[Aim] Quote exactly and only this range of lines in the data below: the line that holds "Model this object" to the line that holds "close-grained fruit wood.", both included.

[CAD and scene scripts]
++++++++++

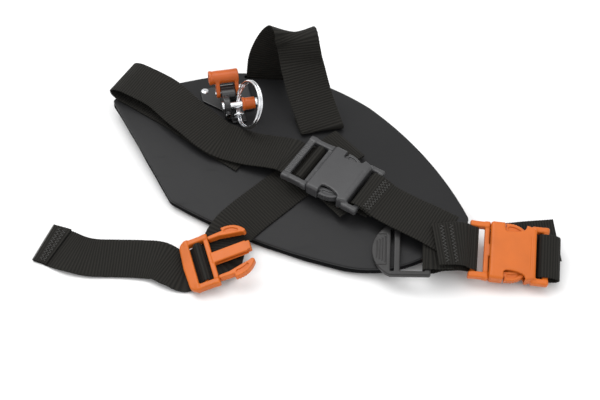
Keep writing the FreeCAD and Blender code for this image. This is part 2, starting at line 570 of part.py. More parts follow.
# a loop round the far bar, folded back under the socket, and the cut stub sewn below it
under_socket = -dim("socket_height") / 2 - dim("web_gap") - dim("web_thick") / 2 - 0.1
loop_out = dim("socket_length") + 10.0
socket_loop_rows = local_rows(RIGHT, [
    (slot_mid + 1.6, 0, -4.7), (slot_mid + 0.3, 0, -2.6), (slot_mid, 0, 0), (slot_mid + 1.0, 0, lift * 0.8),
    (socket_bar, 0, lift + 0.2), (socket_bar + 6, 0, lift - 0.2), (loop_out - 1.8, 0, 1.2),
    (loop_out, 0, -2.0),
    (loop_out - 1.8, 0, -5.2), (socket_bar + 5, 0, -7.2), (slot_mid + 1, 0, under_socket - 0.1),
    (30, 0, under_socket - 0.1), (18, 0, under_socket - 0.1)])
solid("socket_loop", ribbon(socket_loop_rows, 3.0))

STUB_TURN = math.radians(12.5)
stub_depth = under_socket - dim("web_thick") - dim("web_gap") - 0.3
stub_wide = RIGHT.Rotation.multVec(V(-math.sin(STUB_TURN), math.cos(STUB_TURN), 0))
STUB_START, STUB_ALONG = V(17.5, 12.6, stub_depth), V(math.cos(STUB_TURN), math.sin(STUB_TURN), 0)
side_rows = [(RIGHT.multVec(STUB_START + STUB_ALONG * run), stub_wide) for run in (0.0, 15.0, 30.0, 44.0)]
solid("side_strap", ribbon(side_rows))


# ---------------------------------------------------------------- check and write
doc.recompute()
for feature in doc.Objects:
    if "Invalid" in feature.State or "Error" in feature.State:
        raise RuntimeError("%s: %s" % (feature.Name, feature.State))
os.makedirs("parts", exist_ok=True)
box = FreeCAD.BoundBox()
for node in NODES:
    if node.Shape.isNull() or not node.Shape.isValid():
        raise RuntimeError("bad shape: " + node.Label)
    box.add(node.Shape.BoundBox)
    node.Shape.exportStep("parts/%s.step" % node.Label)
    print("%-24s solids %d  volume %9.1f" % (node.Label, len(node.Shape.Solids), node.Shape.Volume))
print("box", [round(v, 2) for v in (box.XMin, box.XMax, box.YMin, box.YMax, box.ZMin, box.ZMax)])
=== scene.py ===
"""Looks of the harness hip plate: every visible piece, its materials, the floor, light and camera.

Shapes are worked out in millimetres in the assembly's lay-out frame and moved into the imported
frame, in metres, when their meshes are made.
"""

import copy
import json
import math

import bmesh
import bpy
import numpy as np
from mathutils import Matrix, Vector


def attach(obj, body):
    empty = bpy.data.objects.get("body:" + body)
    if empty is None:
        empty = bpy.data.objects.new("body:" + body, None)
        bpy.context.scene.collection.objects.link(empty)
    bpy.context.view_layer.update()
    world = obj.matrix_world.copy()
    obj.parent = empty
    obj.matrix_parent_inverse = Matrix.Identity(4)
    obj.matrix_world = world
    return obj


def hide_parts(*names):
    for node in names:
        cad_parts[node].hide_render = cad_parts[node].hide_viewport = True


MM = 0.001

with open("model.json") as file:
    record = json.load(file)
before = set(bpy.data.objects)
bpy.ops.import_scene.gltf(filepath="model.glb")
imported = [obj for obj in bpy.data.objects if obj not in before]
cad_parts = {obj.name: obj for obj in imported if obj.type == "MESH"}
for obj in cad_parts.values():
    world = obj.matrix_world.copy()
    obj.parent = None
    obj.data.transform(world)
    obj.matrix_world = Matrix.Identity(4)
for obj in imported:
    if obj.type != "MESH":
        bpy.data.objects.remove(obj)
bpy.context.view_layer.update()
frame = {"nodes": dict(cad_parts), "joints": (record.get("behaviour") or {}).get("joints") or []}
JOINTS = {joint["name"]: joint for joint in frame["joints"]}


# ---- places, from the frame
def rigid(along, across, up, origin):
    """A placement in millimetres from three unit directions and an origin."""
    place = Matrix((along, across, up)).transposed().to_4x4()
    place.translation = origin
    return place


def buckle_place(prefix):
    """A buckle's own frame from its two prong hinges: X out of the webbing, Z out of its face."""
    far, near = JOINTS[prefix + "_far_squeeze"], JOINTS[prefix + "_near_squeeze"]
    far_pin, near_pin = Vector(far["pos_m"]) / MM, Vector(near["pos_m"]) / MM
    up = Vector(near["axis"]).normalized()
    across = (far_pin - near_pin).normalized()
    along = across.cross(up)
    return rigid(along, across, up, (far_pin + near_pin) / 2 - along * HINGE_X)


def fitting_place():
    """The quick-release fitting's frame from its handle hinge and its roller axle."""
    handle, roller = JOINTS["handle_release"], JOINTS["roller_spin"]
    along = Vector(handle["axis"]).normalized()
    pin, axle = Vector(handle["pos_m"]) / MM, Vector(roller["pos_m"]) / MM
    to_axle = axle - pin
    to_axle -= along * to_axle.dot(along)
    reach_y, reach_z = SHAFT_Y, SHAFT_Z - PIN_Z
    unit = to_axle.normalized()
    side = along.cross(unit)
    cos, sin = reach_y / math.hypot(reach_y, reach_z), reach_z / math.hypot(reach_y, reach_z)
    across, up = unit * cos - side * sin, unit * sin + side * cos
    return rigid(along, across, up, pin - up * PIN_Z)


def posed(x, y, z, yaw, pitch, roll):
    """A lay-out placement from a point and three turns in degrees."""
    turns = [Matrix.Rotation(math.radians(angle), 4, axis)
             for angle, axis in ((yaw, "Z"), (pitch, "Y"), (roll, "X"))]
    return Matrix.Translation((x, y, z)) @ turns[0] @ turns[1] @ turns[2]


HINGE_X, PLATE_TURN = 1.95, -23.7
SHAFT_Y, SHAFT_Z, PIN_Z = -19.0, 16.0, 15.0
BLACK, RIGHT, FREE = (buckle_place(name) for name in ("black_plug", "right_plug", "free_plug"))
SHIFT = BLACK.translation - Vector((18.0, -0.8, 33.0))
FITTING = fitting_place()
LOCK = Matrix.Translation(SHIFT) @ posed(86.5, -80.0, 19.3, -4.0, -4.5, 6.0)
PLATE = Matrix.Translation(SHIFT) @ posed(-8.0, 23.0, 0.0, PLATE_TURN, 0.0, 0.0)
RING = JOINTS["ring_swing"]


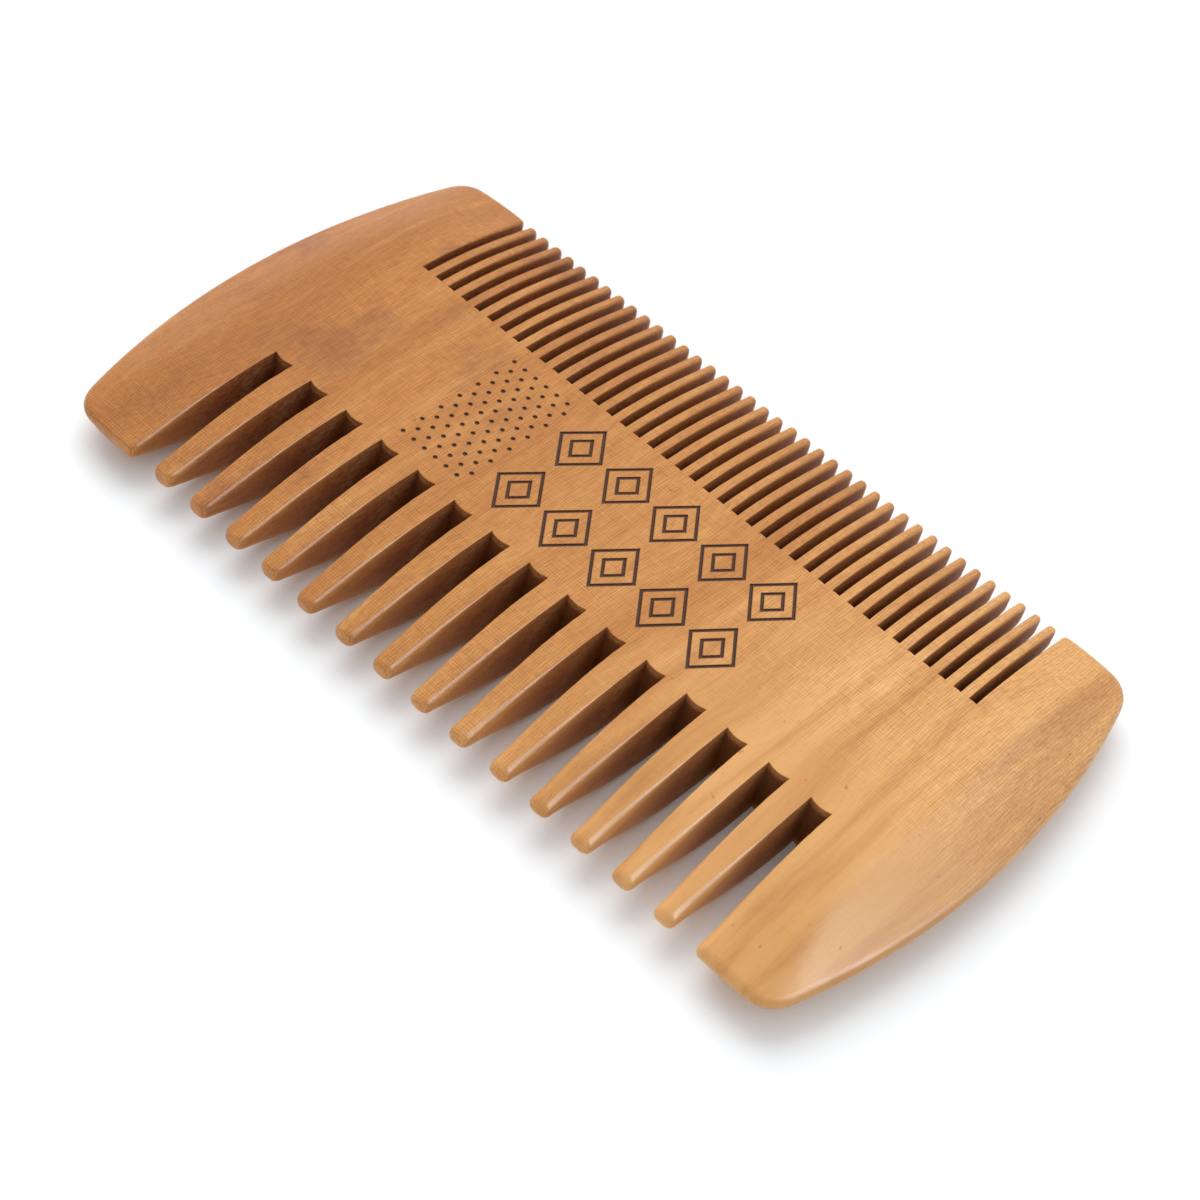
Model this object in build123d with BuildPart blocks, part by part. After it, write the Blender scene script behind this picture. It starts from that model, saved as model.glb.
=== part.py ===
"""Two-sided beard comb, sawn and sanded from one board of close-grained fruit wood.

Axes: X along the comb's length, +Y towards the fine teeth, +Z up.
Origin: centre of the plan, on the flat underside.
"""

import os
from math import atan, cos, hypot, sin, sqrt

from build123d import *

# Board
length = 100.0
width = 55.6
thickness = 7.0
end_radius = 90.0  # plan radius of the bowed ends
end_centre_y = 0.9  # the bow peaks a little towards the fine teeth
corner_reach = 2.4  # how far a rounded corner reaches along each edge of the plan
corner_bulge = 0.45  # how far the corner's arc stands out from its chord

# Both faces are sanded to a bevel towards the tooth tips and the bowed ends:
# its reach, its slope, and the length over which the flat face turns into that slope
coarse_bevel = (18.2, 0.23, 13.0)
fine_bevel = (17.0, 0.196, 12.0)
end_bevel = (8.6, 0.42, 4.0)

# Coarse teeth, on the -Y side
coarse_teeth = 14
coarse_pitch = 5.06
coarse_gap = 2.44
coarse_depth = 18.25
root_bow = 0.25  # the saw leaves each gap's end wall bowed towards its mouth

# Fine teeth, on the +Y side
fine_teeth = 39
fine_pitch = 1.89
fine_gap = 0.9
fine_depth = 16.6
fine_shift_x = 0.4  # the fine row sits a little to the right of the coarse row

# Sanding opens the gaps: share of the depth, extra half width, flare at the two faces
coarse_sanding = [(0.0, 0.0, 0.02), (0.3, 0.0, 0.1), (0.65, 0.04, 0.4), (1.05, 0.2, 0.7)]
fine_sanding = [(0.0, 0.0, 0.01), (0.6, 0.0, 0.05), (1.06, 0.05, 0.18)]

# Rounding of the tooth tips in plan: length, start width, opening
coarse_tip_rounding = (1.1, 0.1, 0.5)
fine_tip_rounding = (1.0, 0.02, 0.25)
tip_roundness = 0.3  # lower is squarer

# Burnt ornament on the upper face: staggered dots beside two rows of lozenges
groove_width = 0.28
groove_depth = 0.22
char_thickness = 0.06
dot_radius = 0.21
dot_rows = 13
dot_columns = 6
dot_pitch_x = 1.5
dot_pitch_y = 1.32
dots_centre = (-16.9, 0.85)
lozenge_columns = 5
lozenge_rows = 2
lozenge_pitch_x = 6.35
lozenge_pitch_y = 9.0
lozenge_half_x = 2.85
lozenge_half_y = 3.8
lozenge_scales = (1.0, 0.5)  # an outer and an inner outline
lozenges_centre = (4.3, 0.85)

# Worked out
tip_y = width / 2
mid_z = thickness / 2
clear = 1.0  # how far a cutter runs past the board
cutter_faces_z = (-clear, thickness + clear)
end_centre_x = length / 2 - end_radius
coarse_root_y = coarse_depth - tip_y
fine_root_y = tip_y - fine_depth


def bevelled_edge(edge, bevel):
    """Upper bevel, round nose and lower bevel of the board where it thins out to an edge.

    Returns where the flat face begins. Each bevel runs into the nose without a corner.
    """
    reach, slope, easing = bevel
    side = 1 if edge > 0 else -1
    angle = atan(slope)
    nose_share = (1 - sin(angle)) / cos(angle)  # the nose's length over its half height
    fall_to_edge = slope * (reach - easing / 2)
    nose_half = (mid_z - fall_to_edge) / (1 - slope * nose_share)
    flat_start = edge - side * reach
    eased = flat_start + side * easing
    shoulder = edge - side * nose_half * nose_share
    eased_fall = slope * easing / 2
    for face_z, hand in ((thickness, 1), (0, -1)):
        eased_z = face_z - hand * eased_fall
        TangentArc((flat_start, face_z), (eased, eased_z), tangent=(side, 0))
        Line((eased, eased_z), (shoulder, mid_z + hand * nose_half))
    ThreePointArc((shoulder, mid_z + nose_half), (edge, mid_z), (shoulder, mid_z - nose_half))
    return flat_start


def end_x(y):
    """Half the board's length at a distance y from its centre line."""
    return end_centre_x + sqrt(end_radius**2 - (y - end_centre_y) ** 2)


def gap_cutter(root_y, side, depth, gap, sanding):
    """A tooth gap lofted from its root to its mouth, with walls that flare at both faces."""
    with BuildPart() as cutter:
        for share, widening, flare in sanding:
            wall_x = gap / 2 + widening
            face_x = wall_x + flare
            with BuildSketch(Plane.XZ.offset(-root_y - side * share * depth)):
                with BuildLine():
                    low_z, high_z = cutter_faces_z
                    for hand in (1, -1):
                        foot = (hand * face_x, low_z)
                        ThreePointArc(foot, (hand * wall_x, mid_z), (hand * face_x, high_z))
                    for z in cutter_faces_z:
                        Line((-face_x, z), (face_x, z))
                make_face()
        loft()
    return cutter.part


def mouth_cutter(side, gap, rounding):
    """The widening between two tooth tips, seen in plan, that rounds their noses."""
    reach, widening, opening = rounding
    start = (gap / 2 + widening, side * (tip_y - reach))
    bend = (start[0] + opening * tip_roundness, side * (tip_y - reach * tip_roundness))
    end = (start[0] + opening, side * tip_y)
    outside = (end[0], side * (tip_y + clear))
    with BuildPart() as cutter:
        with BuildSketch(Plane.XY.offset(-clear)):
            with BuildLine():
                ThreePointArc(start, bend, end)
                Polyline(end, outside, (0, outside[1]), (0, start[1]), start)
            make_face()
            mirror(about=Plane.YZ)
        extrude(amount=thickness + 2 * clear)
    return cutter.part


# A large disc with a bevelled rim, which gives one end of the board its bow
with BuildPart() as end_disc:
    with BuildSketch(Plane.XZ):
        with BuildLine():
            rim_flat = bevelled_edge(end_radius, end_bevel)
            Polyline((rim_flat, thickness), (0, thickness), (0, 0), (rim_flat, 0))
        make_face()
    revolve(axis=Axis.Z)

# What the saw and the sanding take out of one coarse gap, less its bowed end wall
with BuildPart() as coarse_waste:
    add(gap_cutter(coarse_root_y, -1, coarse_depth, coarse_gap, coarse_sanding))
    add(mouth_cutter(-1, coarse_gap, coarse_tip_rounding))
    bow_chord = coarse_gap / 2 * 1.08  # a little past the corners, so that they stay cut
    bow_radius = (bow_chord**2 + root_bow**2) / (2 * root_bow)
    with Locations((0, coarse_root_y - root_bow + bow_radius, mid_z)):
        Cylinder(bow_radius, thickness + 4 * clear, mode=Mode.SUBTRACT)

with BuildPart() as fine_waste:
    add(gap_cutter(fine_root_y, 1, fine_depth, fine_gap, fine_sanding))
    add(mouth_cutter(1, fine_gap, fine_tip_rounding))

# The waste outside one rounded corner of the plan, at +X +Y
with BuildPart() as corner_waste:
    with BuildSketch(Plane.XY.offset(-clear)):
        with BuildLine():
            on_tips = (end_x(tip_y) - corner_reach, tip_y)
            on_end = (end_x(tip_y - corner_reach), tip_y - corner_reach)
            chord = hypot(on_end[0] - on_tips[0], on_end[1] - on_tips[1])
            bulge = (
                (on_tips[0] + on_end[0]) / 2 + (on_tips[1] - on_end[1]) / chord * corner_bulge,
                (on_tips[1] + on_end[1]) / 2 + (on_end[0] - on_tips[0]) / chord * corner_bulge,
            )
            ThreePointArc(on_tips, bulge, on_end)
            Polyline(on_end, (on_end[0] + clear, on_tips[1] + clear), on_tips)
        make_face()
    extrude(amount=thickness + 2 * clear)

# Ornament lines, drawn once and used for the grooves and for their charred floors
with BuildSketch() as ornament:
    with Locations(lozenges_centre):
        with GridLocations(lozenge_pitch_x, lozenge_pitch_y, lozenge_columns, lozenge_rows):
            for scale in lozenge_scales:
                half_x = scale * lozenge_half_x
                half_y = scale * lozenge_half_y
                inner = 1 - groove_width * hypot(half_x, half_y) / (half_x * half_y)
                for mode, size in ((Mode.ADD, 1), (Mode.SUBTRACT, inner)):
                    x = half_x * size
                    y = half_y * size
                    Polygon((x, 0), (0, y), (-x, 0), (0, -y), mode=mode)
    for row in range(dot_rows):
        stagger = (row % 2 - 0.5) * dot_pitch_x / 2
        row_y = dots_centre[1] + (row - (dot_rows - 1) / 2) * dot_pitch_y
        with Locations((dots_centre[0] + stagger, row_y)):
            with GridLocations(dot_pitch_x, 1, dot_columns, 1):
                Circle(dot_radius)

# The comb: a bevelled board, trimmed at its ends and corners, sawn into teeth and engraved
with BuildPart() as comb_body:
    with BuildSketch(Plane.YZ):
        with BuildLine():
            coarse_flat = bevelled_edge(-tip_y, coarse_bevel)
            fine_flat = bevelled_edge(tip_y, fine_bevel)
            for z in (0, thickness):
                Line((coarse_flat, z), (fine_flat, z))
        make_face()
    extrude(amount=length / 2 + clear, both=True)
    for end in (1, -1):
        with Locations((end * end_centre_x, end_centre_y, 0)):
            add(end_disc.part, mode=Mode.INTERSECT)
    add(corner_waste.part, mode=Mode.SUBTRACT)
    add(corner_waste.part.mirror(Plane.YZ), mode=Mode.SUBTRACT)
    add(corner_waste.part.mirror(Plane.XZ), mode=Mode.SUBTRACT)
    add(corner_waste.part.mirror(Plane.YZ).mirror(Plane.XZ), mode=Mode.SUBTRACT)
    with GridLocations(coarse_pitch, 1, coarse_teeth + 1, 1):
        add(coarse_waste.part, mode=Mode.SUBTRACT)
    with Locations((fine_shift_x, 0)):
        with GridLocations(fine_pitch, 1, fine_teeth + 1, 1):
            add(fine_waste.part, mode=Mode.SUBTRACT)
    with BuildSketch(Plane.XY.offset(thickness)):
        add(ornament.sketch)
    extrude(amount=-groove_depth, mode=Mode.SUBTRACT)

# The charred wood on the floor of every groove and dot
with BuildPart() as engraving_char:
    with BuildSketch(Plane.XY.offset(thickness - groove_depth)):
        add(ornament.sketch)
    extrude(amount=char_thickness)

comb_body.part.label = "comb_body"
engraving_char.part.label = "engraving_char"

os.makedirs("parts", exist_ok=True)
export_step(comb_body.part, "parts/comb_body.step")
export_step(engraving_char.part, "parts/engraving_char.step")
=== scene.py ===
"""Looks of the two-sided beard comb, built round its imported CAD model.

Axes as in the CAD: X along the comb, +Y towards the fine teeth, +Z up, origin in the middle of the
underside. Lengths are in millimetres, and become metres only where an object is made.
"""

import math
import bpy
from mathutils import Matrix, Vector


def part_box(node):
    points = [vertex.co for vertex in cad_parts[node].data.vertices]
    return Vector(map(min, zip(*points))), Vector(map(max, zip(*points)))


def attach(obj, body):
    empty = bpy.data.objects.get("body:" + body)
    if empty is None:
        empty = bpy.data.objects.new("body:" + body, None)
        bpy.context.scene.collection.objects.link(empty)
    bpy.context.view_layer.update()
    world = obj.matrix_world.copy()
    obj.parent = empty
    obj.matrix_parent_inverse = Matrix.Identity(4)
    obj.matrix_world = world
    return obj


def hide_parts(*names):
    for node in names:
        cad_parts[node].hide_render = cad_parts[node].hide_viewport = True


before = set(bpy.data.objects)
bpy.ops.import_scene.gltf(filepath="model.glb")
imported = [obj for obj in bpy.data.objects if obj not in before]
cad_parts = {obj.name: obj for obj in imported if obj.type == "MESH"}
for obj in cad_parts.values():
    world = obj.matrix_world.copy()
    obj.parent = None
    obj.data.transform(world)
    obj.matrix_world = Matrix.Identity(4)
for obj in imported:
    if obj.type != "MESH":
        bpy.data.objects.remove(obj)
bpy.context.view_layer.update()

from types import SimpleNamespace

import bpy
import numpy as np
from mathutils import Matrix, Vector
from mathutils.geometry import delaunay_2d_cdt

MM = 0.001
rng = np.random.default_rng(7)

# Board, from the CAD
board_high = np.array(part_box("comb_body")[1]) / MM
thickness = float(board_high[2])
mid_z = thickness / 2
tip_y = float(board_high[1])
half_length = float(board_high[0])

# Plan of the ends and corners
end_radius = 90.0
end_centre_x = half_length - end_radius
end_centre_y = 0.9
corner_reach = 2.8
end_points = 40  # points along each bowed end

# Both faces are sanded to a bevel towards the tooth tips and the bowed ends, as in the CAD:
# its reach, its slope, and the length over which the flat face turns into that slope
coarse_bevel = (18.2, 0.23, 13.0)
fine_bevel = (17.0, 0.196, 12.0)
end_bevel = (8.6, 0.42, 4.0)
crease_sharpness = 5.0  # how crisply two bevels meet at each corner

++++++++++

[Exercise solution]
Model this object in build123d with BuildPart blocks, part by part. After it, write the Blender scene script behind this picture. It starts from that model, saved as model.glb.
=== part.py ===
"""Two-sided beard comb, sawn and sanded from one board of close-grained fruit wood.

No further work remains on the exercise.